3. Executing the Script: Here, the stress automation test scripts are run and their results are stored for further analysis. 
4. Analyzing Results: Here, the stress test results are analyzed to identify possible concerns. 
5. Optimizing for Efficiency: This step involves further fine-tuning to ensure the system works as intended. 

Types of Stress Testing

The following are the main types of stress testing:

1. Server-Client Stress Testing: Server-client stress testing is performed across all clients from the server. It is also known as distributed stress testing. 
2. Product Stress Testing: In product stress testing or application stress testing, testers try to identify possible defects such as data and network connectivity issues. 
3. Transactional Stress Testing: Here, stress testing is performed on transactions between two or more applications. 
4. Systematic Stress Testing: Systematic stress testing is used to carry out tests across multiple systems on the same server in order to detect issues when one application blocks another. 
5. Analytical Stress Testing: In analytical or exploratory stress testing, the system is tested under abnormal conditions, which are not expected to happen in reality. 

Stress Testing Metrics

Here are a few metrics by which stress testing is measured:

1. Transactions Per Second: The number of successful (and failed) transactions per second. 
2. Transaction Response Time: The average time taken to load or perform transactions.
3.  Connection Failure: The number of times a connection failure occurs in the system. 
4. System Attempt Failure: The number of failed attempts by the system. 
5. Rounds: The number of test or script conditions executed successfully and the number of failed rounds. 
6. Pages Per Second: The number of pages requested and loaded per second.
7. Pages Retrieved: The average time taken to retrieve all information from a page.
8. Byte Retrieved: The average time taken to retrieve the first byte of information from a page.

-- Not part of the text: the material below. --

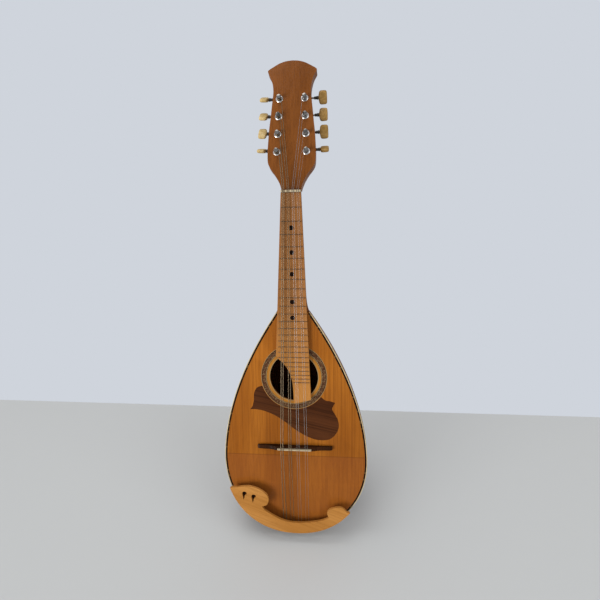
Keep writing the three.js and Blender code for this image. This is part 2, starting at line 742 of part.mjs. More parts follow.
// The tuners: a plate on each side of the head, with four posts, worms and buttons

const plateFront = headThickness + seatGap;
const plateBack = plateFront + plateThickness;
const wormTip = wormRadius + toothAddendum;
const wormAxisDepth = plateBack + wormTip + runningGap;
const wormAbovePost = gearRadius + wormRadius;
const gearFront = wormAxisDepth - gearWidth / 2;
const gearBack = wormAxisDepth + gearWidth / 2;
const toothPitch = (2 * Math.PI * gearRadius) / gearTeeth;
const leadAngle = Math.atan(toothPitch / (2 * Math.PI * wormRadius));

/** Makes a gear wheel round the y axis, its teeth slanted to the worm's lead and a space at +Z. */
function makeGear() {
  const twist = (Math.tan(leadAngle) * gearWidth) / 2 / gearRadius;
  const toothAngle = (2 * Math.PI) / gearTeeth;
  const halfTip = (toothThicknessShare - toothTaperShare) / 2;
  const halfRoot = (toothThicknessShare + toothTaperShare) / 2;
  const tip = gearRadius + toothAddendum;
  const root = gearRadius - toothDedendum;
  const corners = [[-halfRoot, root], [-halfTip, tip], [halfTip, tip], [halfRoot, root]];
  const rings = [[gearFront, twist], [gearBack, -twist]].map(([depth, turn]) => (
    Array.from({ length: gearTeeth }, (_, tooth) => corners.map(([share, radius]) => {
      const angle = (tooth + 0.5 + share) * toothAngle + turn;
      return new THREE.Vector3(radius * Math.sin(angle), depth, radius * Math.cos(angle));
    })).flat()));
  return loft(rings);
}

const postProfile = [
  [0, -postHeight], [postRadius, -postHeight],
  [postRadius, headThickness], [journalRadius, headThickness], [journalRadius, plateBack + runningGap],
  [postRadius, plateBack + runningGap], [postRadius, gearBack], [gearScrewRadius, gearBack],
  [gearScrewRadius, gearBack + gearScrewHeight], [0, gearBack + gearScrewHeight],
].map(([radius, depth]) => new THREE.Vector2(radius, depth));
const postSolid = toSolid(new THREE.LatheGeometry(postProfile, postSides)).add(toSolid(makeGear()));
const postGeometry = toGeometry(postSolid);

/** Makes a worm on its shaft along the x axis, the thread's ridge in a gear space at x = 0. */
function makeWorm(innerEnd, outerEnd) {
  const shaft = new THREE.CylinderGeometry(shaftRadius, shaftRadius, outerEnd - innerEnd, shaftSides);
  shaft.rotateZ(quarterTurn);
  shaft.translate((innerEnd + outerEnd) / 2, 0, 0);
  const halfTip = ((toothThicknessShare - toothTaperShare) * toothPitch) / 2;
  const halfRoot = ((toothThicknessShare + toothTaperShare) * toothPitch) / 2;
  const corners = [
    [-halfRoot, wormRootRadius], [-halfTip, wormTip], [halfTip, wormTip], [halfRoot, wormRootRadius],
  ];
  const steps = Math.round(wormTurns * wormStepsPerTurn);
  const rings = Array.from({ length: steps + 1 }, (_, step) => {
    const turns = (step / steps - 0.5) * wormTurns;
    const angle = turns * 2 * Math.PI;
    return corners.map(([along, radius]) => new THREE.Vector3(
      toothPitch * turns + along, radius * Math.sin(angle), -radius * Math.cos(angle)));
  });
  return toGeometry(toSolid(shaft).add(toSolid(loft(rings))));
}

const wormHalfLength = (toothPitch * (wormTurns + toothThicknessShare + toothTaperShare)) / 2;
const lugInner = wormHalfLength + runningGap;
const lugOuter = lugInner + lugThickness;
const shaftInnerEnd = -lugOuter - runningGap;
const wormGeometry = makeWorm(shaftInnerEnd, buttonPlace - seatGap);
const lugHalfHeight = shaftRadius + runningGap + lugWall;
const lugHole = (shaftRadius + runningGap) / Math.cos(Math.PI / shaftSides);

/** Makes one bearing lug, standing on the plate with a hole for the worm's shaft. */
function makeLug(across, along) {
  const outline = rectangle(plateBack - plateThickness / 2, along - lugHalfHeight,
    wormAxisDepth + lugHalfHeight, along + lugHalfHeight);
  const hole = toSolid(sideProfile(circle(wormAxisDepth, along, lugHole, shaftSides), cutOverrun, across));
  return toSolid(sideProfile(outline, lugThickness, across)).subtract(hole);
}

/** Makes a tuner plate with its post holes and bearing lugs. */
function makeTunerPlate() {
  const low = -plateEndMargin;
  const high = postRowLength + wormAbovePost + lugHalfHeight + plateEndMargin / 2;
  const journalHole = (journalRadius + runningGap) / Math.cos(Math.PI / postSides);
  const holes = Array.from({ length: postsPerSide }, (_, index) => (
    circle(0, postSpacing * index, journalHole, postSides)));
  const halfWidth = lugOuter + plateSideMargin;
  const corner = halfWidth / 2;
  const outline = [
    [-halfWidth, low + corner], [-corner, low], [corner, low], [halfWidth, low + corner],
    [halfWidth, high - corner], [corner, high], [-corner, high], [-halfWidth, high - corner],
  ].map(([across, along]) => new THREE.Vector2(across, along));
  const lugMiddle = (lugInner + lugOuter) / 2;
  const lugs = Array.from({ length: postsPerSide }, (_, index) => (
    headSides.map((side) => makeLug(side * lugMiddle, postSpacing * index + wormAbovePost)))).flat();
  const plate = toSolid(plateBetween(outline, plateFront, plateBack, holes));
  return toGeometry(lugs.reduce((whole, lug) => whole.add(lug), plate));
}

const buttonShares = [
  [0, 0, 0], [0.2, 0, 0], [0.27, 0.82, 0.85], [0.42, 1, 1], [0.76, 1, 1], [0.94, 0.93, 0.85], [1, 0.7, 0.5],
];

/** Makes a flat button with round corners along the x axis, with a round collar at its inner end. */
function makeButton() {
  return loft(buttonShares.map(([along, height, thickness]) => {
    const halfHeight = Math.max(buttonHalfHeight * height, height > 0 ? 0 : buttonCollarRadius);
    const halfThickness = Math.max(buttonHalfThickness * thickness, thickness > 0 ? 0 : buttonCollarRadius);
    return circle(0, 0, 1, buttonSides).map((point) => new THREE.Vector3(
      buttonLength * along, halfThickness * point.x, halfHeight * point.y));
  }));
}

const buttonGeometry = makeButton();
const rows = headSides.map((side) => {
  const row = new THREE.Group();
  row.position.set(side * firstPostHalfSpacing, 0, firstPostPlace);
  row.rotation.y = -side * rowAngle;
  head.add(row);
  addPiece(side < 0 ? 'tuner_plate_left' : 'tuner_plate_right', makeTunerPlate(), 'steel', row);
  return row;
});

tuners.forEach(({ side, index }) => {
  const number = index + 1 + (side > 0 ? postsPerSide : 0);
  const row = rows[headSides.indexOf(side)];
  const post = addPiece(`string_post_${number}`, postGeometry, 'steel', row);
  post.position.z = postSpacing * index;
  const drive = new THREE.Group();
  drive.position.set(0, wormAxisDepth, postSpacing * index + wormAbovePost);
  drive.rotation.z = side < 0 ? Math.PI : 0;
  row.add(drive);
  addPiece(`worm_shaft_${number}`, wormGeometry, 'steel', drive);
  const button = addPiece(`button_${number}`, buttonGeometry, 'cream', drive);
  button.position.x = buttonPlace;
  button.rotation.x = (side < 0 ? leftButtonTurns : rightButtonTurns)[index];
});

// The strings, each one tube from its hook, over saddle and nut, and round its post

instrument.updateMatrixWorld(true);
const fromHead = new THREE.Matrix4().copy(instrument.matrixWorld).invert().multiply(head.matrixWorld);
const fromTail = new THREE.Matrix4().copy(instrument.matrixWorld).invert().multiply(tailEnd.matrixWorld);
const toHead = fromHead.clone().invert();

/** Gives the winding of a string round its post, starting where the string first touches it. */
function windingPoints(nutPoint, tuner, radius) {
  const start = nutPoint.clone().applyMatrix4(toHead);
  const reach = postRadius + seatGap + radius;
  const away = new THREE.Vector2(start.x - tuner.across, start.z - tuner.along);
  const touchAngle = Math.atan2(away.y, away.x) - tuner.side * Math.acos(reach / away.length());
  const pitch = 2 * radius + windingGap;
  const steps = Math.round(windingLoops * windingSteps);
  return Array.from({ length: steps + 1 }, (_, step) => {
    const turns = step / windingSteps;
    const angle = touchAngle - tuner.side * turns * 2 * Math.PI;
    return new THREE.Vector3(
      tuner.across + reach * Math.cos(angle),
      -windingHeight - pitch * turns,
      tuner.along + reach * Math.sin(angle)).applyMatrix4(fromHead);
  });
}

/** Gives a string's whole route. */
function stringRoute(index, radius) {
  const tuner = index < pairCount
    ? tuners.find(({ side, index: place }) => side < 0 && place === index)
    : tuners.find(({ side, index: place }) => side > 0 && place === stringCount - 1 - index);
  const atTail = stringAcross(index, courseSpacingAtTail, pairSpacingAtTail);
  const atSaddle = stringAcross(index, courseSpacingAtSaddle, pairSpacingAtSaddle);
  const atNut = stringAcross(index, courseSpacingAtNut, pairSpacingAtNut);
  const tail = new THREE.Vector3(atTail, tailpieceFront - hookHeight / 2,
    -cantLength + hookPlace + hookRadius + seatGap).applyMatrix4(fromTail);
  const overSaddle = saddleTop - seatGap - radius;
  const overNut = nutFront - seatGap - radius;
  const saddleBack = new THREE.Vector3(atSaddle, overSaddle, bridgePlace - saddleThickness / 2);
  const saddleLip = new THREE.Vector3(atSaddle, overSaddle, bridgePlace + saddleThickness / 2);
  const nutLip = new THREE.Vector3(atNut, overNut, nutPlace);
  const nutBack = new THREE.Vector3(atNut, overNut, nutPlace + nutThickness);
  return [tail, saddleBack, saddleLip, nutLip, nutBack, ...windingPoints(nutBack, tuner, radius)];
}

/** Makes a tube of even radius along a route, closed at both ends. */
function makeTube(route, radius, sides) {
  const directions = route.map((point, index) => {
    const before = route[Math.max(0, index - 1)];
    const after = route[Math.min(route.length - 1, index + 1)];
    const incoming = point.clone().sub(before).normalize();
    const outgoing = after.clone().sub(point).normalize();
    return incoming.add(outgoing).normalize();
  });
  let across = new THREE.Vector3(1, 0, 0);
  const rings = route.map((point, index) => {
    across = across.clone().addScaledVector(directions[index], -across.dot(directions[index])).normalize();
    const up = directions[index].clone().cross(across);
    return circle(0, 0, radius, sides).map((corner) => (
      point.clone().addScaledVector(across, corner.x).addScaledVector(up, corner.y)));
  });
  return loft(rings);
}

/** Measures the least gap of a tube to itself, between points more than a few steps apart. */
function leastGap(route, radius) {
  const apart = Math.round(windingSteps / 3);
  const distances = route.flatMap((point, index) => (
    route.slice(index + apart).map((other) => point.distanceTo(other))));
  return Math.min(...distances) - 2 * radius;
}

const courseNames = ['g', 'd', 'a', 'e'];
stringPlaces.forEach((index) => {
  const letter = courseNames[Math.floor(index / 2)];
  const radius = stringRadii[letter];
  const name = `string_${letter}${(index % 2) + 1}`;
  const route = stringRoute(index, radius);
  console.log(`${name}: least gap to itself ${leastGap(route, radius).toFixed(2)} mm`);
  addPiece(name, makeTube(route, radius, stringSides), index < pairCount ? 'bronze' : 'steel');
});

export default instrument;
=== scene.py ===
"""The looks of a round-backed mandolin: woods, metal, bone and strings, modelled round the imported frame.

Shapes are made in millimetres, measured from the tail end of the soundboard as a maker measures them,
and each finished mesh is then moved into the frame.
"""

import logging
import math
from collections.abc import Callable, Iterator, Sequence
from contextlib import contextmanager
from dataclasses import dataclass, field
from enum import Enum

import bpy
from mathutils import Matrix, Vector


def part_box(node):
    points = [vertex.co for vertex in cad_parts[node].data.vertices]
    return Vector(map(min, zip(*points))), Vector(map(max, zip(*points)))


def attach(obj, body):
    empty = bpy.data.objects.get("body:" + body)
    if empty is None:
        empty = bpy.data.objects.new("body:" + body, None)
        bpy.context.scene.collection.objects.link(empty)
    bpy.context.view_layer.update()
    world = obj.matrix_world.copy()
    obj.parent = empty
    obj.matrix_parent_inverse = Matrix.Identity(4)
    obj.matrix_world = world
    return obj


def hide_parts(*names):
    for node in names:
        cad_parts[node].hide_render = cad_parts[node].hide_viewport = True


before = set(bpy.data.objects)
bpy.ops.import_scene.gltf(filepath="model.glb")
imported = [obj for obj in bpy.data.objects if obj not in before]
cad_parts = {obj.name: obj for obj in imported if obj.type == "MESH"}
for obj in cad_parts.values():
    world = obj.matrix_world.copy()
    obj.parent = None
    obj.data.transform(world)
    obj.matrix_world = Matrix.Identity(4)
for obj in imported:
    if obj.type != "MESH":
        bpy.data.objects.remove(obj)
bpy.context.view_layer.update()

log = logging.getLogger("mandolin")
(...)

Advantages of Stress Testing

1. Ensures System Recoverability: With stress testing, system behavior after failure can be determined, and testers can ensure that it recovers quickly post failure. 
2. Troubleshoots Security Concerns: Stress testing helps ensure that system failures do not cause security breaches or concerns. 
3. Makes the System Adaptable in any Situation: By stress testing the system under normal and abnormal conditions, testers can ensure that the system is capable of functioning under any situation. 
4. Improves System Scalability: Stress testing helps develop system scalability and performance. 
5. Identifies Bottlenecks: System bottlenecks can be easily detected and testers can check if the system stores all data before crashing. 
6. Prevents Loss to Business: Stress testing helps to identify if the system will crash under situations such as traffic spikes, helping prevent loss to business in such scenarios. 
7. Identifies Memory Leaks and Resource Loss: Stress testing is best suited to identify issues such as memory leaks and loss of resources, which cannot be as easily detected by other modes of software testing.

Disadvantages of Stress Testing

1. Manual stress testing is a complex and time-consuming process. 
2. Testers are required to have good command over scripting in order to implement script test cases. 
3. There is a need to set up a load testing environment that is as close to the production environment as possible. 
4. Stress testing requires additional resources that will cost both time and money. 
5. If the test scripts are implemented incorrectly, it can cause further chances of failure and loss of time and resources. 

Stress Testing Best Practices

1. Set clear objectives for your stress tests at the outset. 
2. Work to identify both common and uncommon user workflows that can affect system performance. 
3. Leverage real data insights and scenarios to understand how your system will perform in real-world scenarios. 
4. Perform stress tests catering to different user types.
5. Monitor the system closely, track key performance indicators, and be prepared for any system inefficiencies or failures. 
6. Constantly assess results and optimize system performance based on this data. This process should operate as seamlessly as possible, with the proper flow of information between testing, development, and business teams.